¿Qué
tan nacionalista somos?
Todas las
personas aman a su país, todos abrazan la idea de que su nación es la mejor, o
al menos la creencia que el terruño natal es prodigioso y vale la pena encariñarse de él, defendiéndolo
a capa y espada contra cualquier malhechor deslenguado.
No obstante
atrás de todo eso hay una estela perenne de hipocresía, por lo cual muchas veces
nos confundimos y llegamos hasta engañarnos a sí mismos.
Cómo es
posible que amemos a nuestro país y lo tengamos tan sucio; pero no solo eso, lo envenenamos de
diversas formas sociales, tanto,
que no pocos, sino muchos decidan migrar o huir, otros simplemente sobrevivir
y una multitud más que se acomoda ante los crímenes humanos y ambientales.
Hablemos primero
del territorio. Cuando vertimos a los ríos y lagos plomo y otros metales
pesados, eses fecales sin tratamiento, contaminando hasta los mantos acuíferos
y comprometiendo el futuro de las nuevas generaciones, me imagino que esa parte
no la vemos cuando gritamos a todo pulmón, “Mi país es el mejor del mundo…
jodidos”.
Cuando
estamos en esos estados de euforia, o bien, de nostalgia melancólica
nacionalista, en esos instantes nos hacemos los mareados, sabiendo que en el
país hay playas que parecen basureros y ríos que son verdaderas cloacas de
aguas negras.
Por otra
parte, por el lado de las contaminaciones sociales disfrutamos como dundos el ensalzamiento de la
transculturización, y que conste… eso no es malo, lo malo es hacerlo sobre el
peyorativo de nuestra cultura originaria, el americano; es decir, el desprecio
como valor popular al indígena, y en contraparte tomamos como un irrefutable modelo
a seguir la iconografía y gustos foráneos, tarareando ritmos y letras que ni entendemos.
Sin embargo,
seguimos diciendo que amamos al país. “Es que es lindo El Salvador”, o bien,
“…como México no hay dos”, “Guatemala el país de la eterna primavera”; y así el
vox pópuli de cada nación.
Vemos con
normalidad la indigencia infantil, eso quiere decir que muchos de nuestros
niños crecen sin garantías mínimas de superación y educación. Cuando esto sucede
es porque el Estado y la sociedad como tal fracasan, obviando su
responsabilidad humana, por un desapego y desamor al entorno, es decir, al país
mismo.
Por eso me
parece contradictorio vernos exaltando el fervor patrio.

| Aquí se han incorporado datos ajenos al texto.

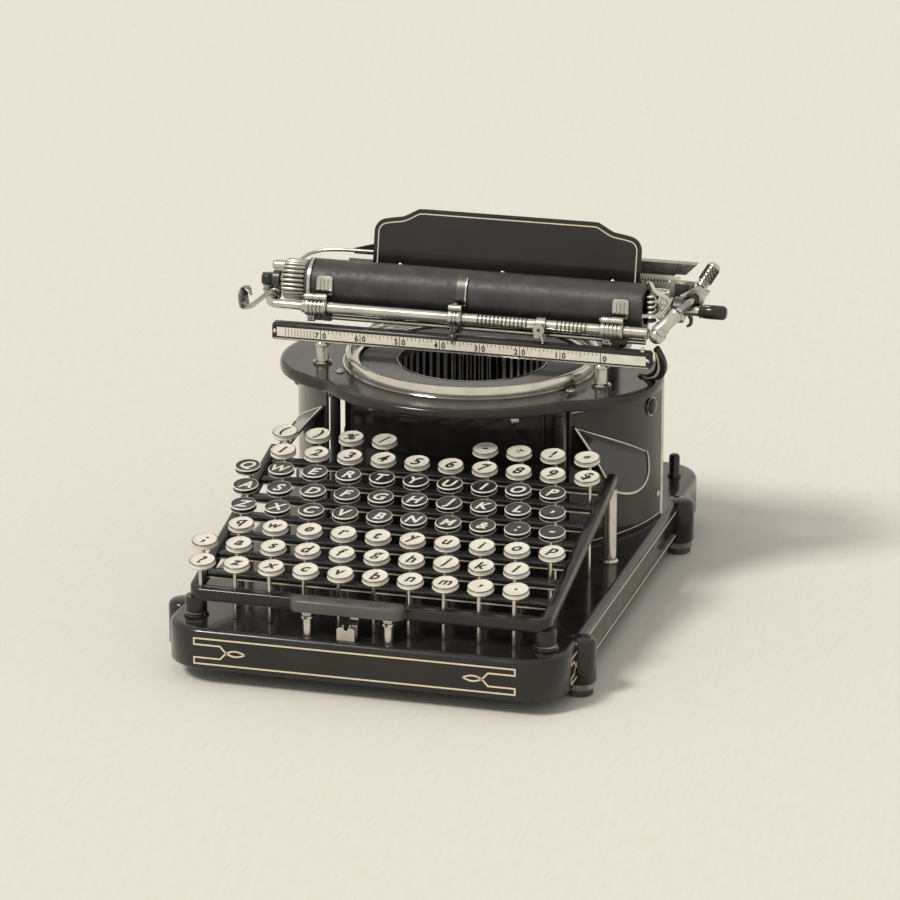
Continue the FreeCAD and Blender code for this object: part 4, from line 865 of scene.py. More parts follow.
# ------------------------------------------------------------------ keyboard
@dataclass
class KeyRow:
    """One row of key tops on their stems, with the legends."""

    index: int
    columns: Sequence[int]
    legends: str
    tone: Tone
    pitch: float = 21.1
    depth: float = 21.0
    rise: float = 4.7
    first: Triple = (-100.9, -165.6, 71.0)
    radius: float = 7.8
    thick: float = 4.0
    tilt: float = 10.0
    stem: float = 1.25
    letter: float = 1.42
    lean: float = 0.32
    foot: float = 24.8

    @staticmethod
    def rows() -> list["KeyRow"]:
        """Lists the keyboard.

        Returns:
            The eight rows from the front to the back.
        """
        white, black = Tone.WHITE, Tone.BLACK
        return [
            KeyRow(0, range(0, 10), "?zxcvbnm,.", white),
            KeyRow(1, range(0, 10), ";asdfghjkl", white),
            KeyRow(2, range(1, 11), "qwertyuiop", white),
            KeyRow(3, range(1, 11), "ZXCVBNM&:-", black),
            KeyRow(4, range(1, 11), "ASDFGHJKL,", black),
            KeyRow(5, range(1, 11), "QWERTYUIOP", black),
            KeyRow(6, range(2, 12), "123456789$", white),
            KeyRow(7, (2, 3, 4, 5, 8, 9, 10, 11), "()%/-*!\"", white),
        ]

    @property
    def y(self) -> float:
        """Depth of the row."""
        return self.first[1] + self.depth * self.index

    @property
    def top(self) -> float:
        """Height of its key tops."""
        return self.first[2] + self.rise * self.index

    @property
    def body(self) -> str:
        """The body that the row moves with."""
        return f"key_row_{self.index + 1}"

    def places(self) -> list[float]:
        """The x of each key."""
        return [self.first[0] + self.pitch * c - self.pitch / 4 * self.index for c in self.columns]

    def stems(self) -> list[float]:
        """The x of each stem, which stands over its own lever."""
        shift = self.pitch / 16 * (-1 if self.index < 4 else 1)
        return [x + shift for x in self.places()]

    def build(self) -> None:
        """Builds the row."""
        tilt = Matrix.Rotation(math.radians(self.tilt), 3, "X")
        tops, marks = Form(), Form()
        low = self.top - self.thick
        for x, stem_x, legend in zip(self.places(), self.stems(), self.legends):
            base = xyz(x, self.y, low)
            self.cap(tops, base, tilt @ Z)
            tops.rod(xyz(stem_x, self.y, self.foot), Z, self.stem, low + 0.6 - self.foot, 14, 1)
            points, faces = letters(legend, self.radius * self.letter, self.lean)
            grow = 0.9 if legend in "wmWM%&" else 1.0
            marks.add([base + tilt @ xyz(p.x * grow, p.y * grow, self.thick - 0.24) for p in points], faces)
        white = self.tone is Tone.WHITE
        face, ink = (KEY_WHITE, INK_BLACK) if white else (KEY_BLACK, INK_WHITE)
        rim = KEY_EDGE if white else INK_WHITE
        number = self.index + 1
        solid = f"keys_row{number}"
        tops.piece(f"key_tops_{number}", self.body, face, NICKEL, rim, replaces=solid, sharp=32)
        marks.piece(f"legends_{number}", self.body, ink, sharp=35)

    def cap(self, form: Form, base: Vector, axis: Vector) -> None:
        """One key top: a lipped disc with a sunk face, a line round its edge and its foot, and its seat.

        Args:
            form: What it is added to.
            base: Middle of its underside.
            axis: Direction that it faces.
        """
        r, t = self.radius, self.thick
        disc = [
            (0, 0), (r - 1.3, 0), (r - 0.5, 0.45), (r, 1.0), (r, 1.25), (r - 0.28, 1.45),
            (r - 0.28, t - 1.1), (r, t - 0.9), (r, t - 0.55), (r - 0.3, t - 0.12), (r - 0.75, t),
            (r - 1.15, t - 0.05), (r - 1.4, t - 0.35), (r - 1.8, t - 0.42), (0, t - 0.3),
        ]
        edge = [(r - 0.02, t - 0.62), (r + 0.08, t - 0.52), (r - 0.16, t - 0.1), (r - 0.42, t + 0.05)]
        edge.append((r - 0.5, t - 0.02))
        foot = [(r - 0.2, 0.8), (r + 0.09, 1.0), (r + 0.09, 1.15), (r - 0.2, 1.35)]
        form.lathe(disc, base, axis, 36)
        form.lathe(edge, base, axis, 36, 2)
        form.lathe(foot, base, axis, 36, 2)
        form.lathe([(2.4, -1.2), (3.4, 0.05), (0, 0.05)], base, axis, 16, 1)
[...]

Son
nada más que muestras de hipocresía, quizá inconsciente, de aquel que bota la basura por
doquier, el que se mea en la acera donde otras personas caminan, el que lleva a
su perro a que se cague al arriate del vecino, el que escupe como hábito, el
que encuentra un celular y se lo apropia en vez de buscar al dueño.
O bien, el
juez que nunca falla contra la tala de árboles, el abogado quien lo corrompe,
el publicista que promueve "el desarrollo y el trabajo", el burócrata que archiva el caso, el ambientalista
que hace denuncias tibias, el periodista que no lo agenda como noticia y el
presidente que no se le ocurre ninguna idea para evitarlo.
¿Acaso no
les da tristeza el agua de los ríos? ¿No sienten nada al ver a la
infancia y adolescencia del país en condiciones de profundo riesgo?
¿Acaso creen
que es nacionalista el empresario que vende y promueve el agua embotellada?,
sabiendo que el derecho constitucional es que el líquido vital llegue a todos de
forma potable.
Permitimos como
algo cotidiano la injusticia, la locura social, mientras seguimos afirmando que
amamos al país. Decimos ser nacionalistas puros, de corazón, llegamos hasta
estampar banderas en las prendas que vestimos, o peor aún, adoptamos “el
nacionalismo” como parte de nuestra torcida línea ideológica.